New York City Mayor Bill de Blasio, elected the same day as Walsh, spent his first 100 days pushing a string of broad policy initiatives, including trying to make good on a campaign pledge to tax the rich to pay for universal prekindergarten. Governor Andrew Cuomo scrapped the tax bid, but Cuomo did fund universal prekindergarten to the tune of $300 million.

De Blasio also signed a bill expanding the number of workers eligible for sick days, and he withdrew the city’s challenge to federal oversight of a controversial stop and frisk police tactic.

In Seattle, Ed Murray, a former state legislator and the city’s first openly gay mayor, has taken the lead in the minimum wage debate during his early days in office. He quickly kept the public up to date after a news helicopter crashed yards from the Space Needle.

In Boston, political observers acknowledge that Walsh had a hectic honeymoon period.

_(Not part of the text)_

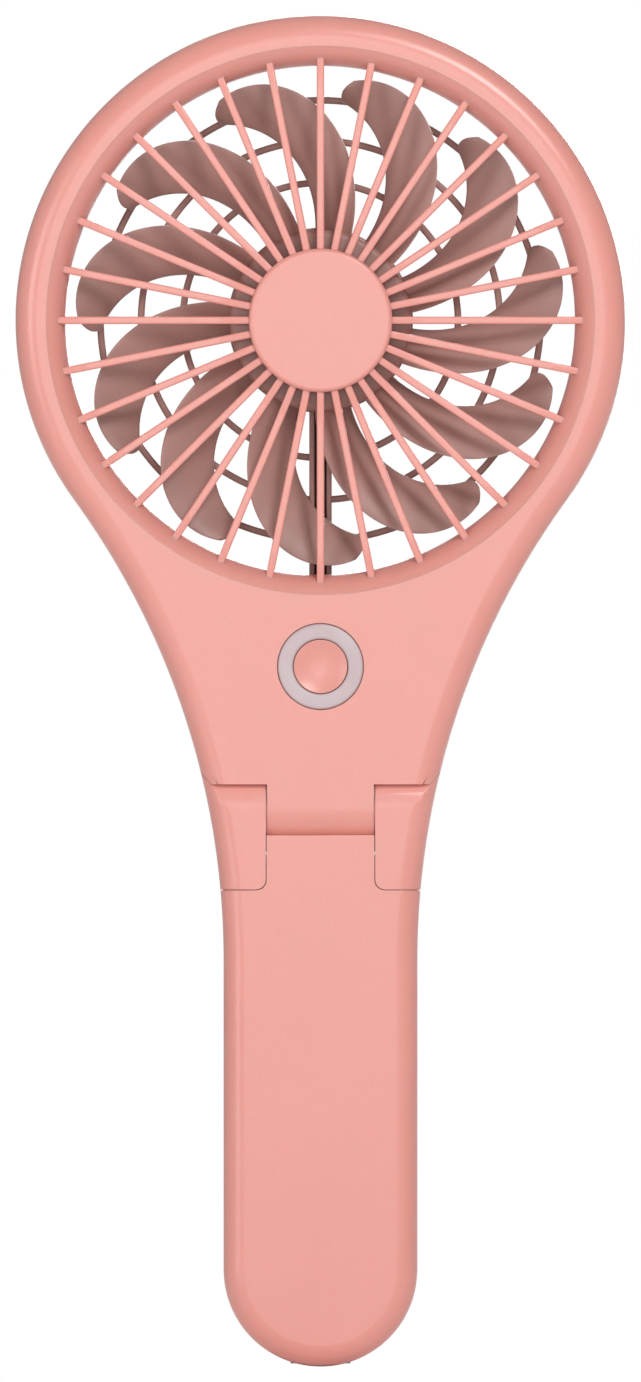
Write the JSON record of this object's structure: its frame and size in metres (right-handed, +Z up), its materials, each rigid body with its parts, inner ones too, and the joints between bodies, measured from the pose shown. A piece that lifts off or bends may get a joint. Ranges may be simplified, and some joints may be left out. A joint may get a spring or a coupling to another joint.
{
  "type": "handheld electric fan",
  "caption": "Folding handheld fan: a round guarded head with a power button in its neck, on a slim battery handle with a friction hinge.",
  "frame": {"origin": "middle of the grip, on the handle's centre line", "axes": "+Z up the handle towards the head, -Y out of the front grille, +X to the right seen from behind -Y"},
  "size_m": [0.0976, 0.0168, 0.2162],
  "materials": {
    "body_pink": "fine matt",
    "rotor_rose": "satin",
    "light_ring": "glossy, milky",
    "steel": "satin",
    "battery_foil": "satin",
    "lead_jacket": "satin",
    "circuit_board": "solder mask",
    "bronze": "sintered",
    "copper_wire": "enamelled",
    "led_lens": "clear",
    "switch_black": "moulded",
    "magnet": "sintered",
    "clip_nylon": "moulded"
  },
  "bodies": {
    "handle": {"handle_front_shell": "body_pink", "handle_rear_shell": "body_pink", "left_hinge_cover": "body_pink", "right_hinge_cover": "body_pink", "left_hinge_pin": "steel", "right_hinge_pin": "steel", "hinge_washers": "steel", "handle_screws": "steel", "battery_cell": "battery_foil", "battery_leads": "lead_jacket", "charge_board": "circuit_board", "usb_socket": "steel", "supply_lead": "lead_jacket"},
    "head": {"head_front_shell": "body_pink", "head_rear_shell": "body_pink", "head_screws": "steel", "front_grille": "body_pink", "grille_cap": "body_pink", "rear_grille": "rotor_rose", "sleeve_bearing": "bronze", "stator_core": "steel", "stator_coils": "copper_wire", "driver_board": "circuit_board", "motor_leads": "lead_jacket", "control_board": "circuit_board", "board_screws": "steel", "control_lead": "lead_jacket", "led_chips": "led_lens", "light_ring": "light_ring", "switch_body": "switch_black"},
    "rotor": {"fan_rotor": "rotor_rose", "motor_shaft": "steel", "rotor_yoke": "steel", "magnet_ring": "magnet", "shaft_clip": "clip_nylon"},
    "button": {"power_button": "body_pink", "switch_plunger": "clip_nylon"}
  },
  "joints": [
    {"name": "head_fold", "type": "hinge", "parent": "handle", "child": "head", "pos_m": [0, 0, 0.0443], "axis": [-1, 0, 0], "range_deg": [0, 90]},
    {"name": "fan_spin", "type": "hinge", "parent": "head", "child": "rotor", "pos_m": [0, 0, 0.1224], "axis": [0, -1, 0], "continuous": true},
    {"name": "button_press", "type": "slide", "parent": "head", "child": "button", "axis": [0, 1, 0], "range_m": [0, 0.0005], "stiffness_N_per_m": 1500}
  ]
}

They are willing to give him a pass for some stumbles out the blocks but said he has been slowly steadying himself.

Jeffrey Berry, a Tufts University political scientist, said that while Walsh has been adept at trying to connect with constituents, his leadership in the first 100 days sometimes seemed tentative and “undefined.”

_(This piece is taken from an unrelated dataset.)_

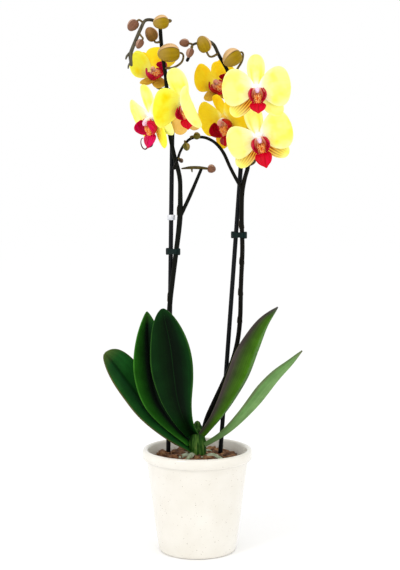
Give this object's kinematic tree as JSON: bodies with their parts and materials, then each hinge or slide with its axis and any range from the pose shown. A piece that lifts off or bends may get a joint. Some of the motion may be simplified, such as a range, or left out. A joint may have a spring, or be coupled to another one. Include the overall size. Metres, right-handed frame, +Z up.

“He is an emotive mayor, one who is not afraid to show how he feels and how he cares about the city,’’ Berry said. “He’s been less successful in conveying a vision of where he wants to take the city. Broad public policy direction is unclear at this time.”

Walsh took office after a weekend snowstorm in January, with thousands filling Conte Forum at Boston College cheering him on. With his longtime partner, Lorrie Higgins, and his mother, Mary Walsh, looking on, the mayor promised: “I will listen. I will learn. I will lead.”

In his brief remarks with the Globe about these 100 days, Walsh said there is one moment that has stuck with him: when he received a call that 9-year-old Janmarcos Pena had been shot, allegedly by his 14-year-old brother in Mattapan.

“That was hard,’’ Walsh recalled. “As mayor, you don’t expect to get a call like that.”

The job seems to change minute by minute, with no two days the same, the mayor said.

“One day I’m talking about Wicked Free Wi-Fi,’’ Walsh said, referring to a network of Internet hotspots planned in the city. “And the next hour I’m talking about casinos, and the hour after that I’m giving a report on elderly care. Who knows what the next thing is?”

Walsh said he expected a fast-paced job, but not this.

“I’m getting used to it now,’’ he added. “Certainly, the last 30 days I’ve settled in to understand that that’s my life for now.”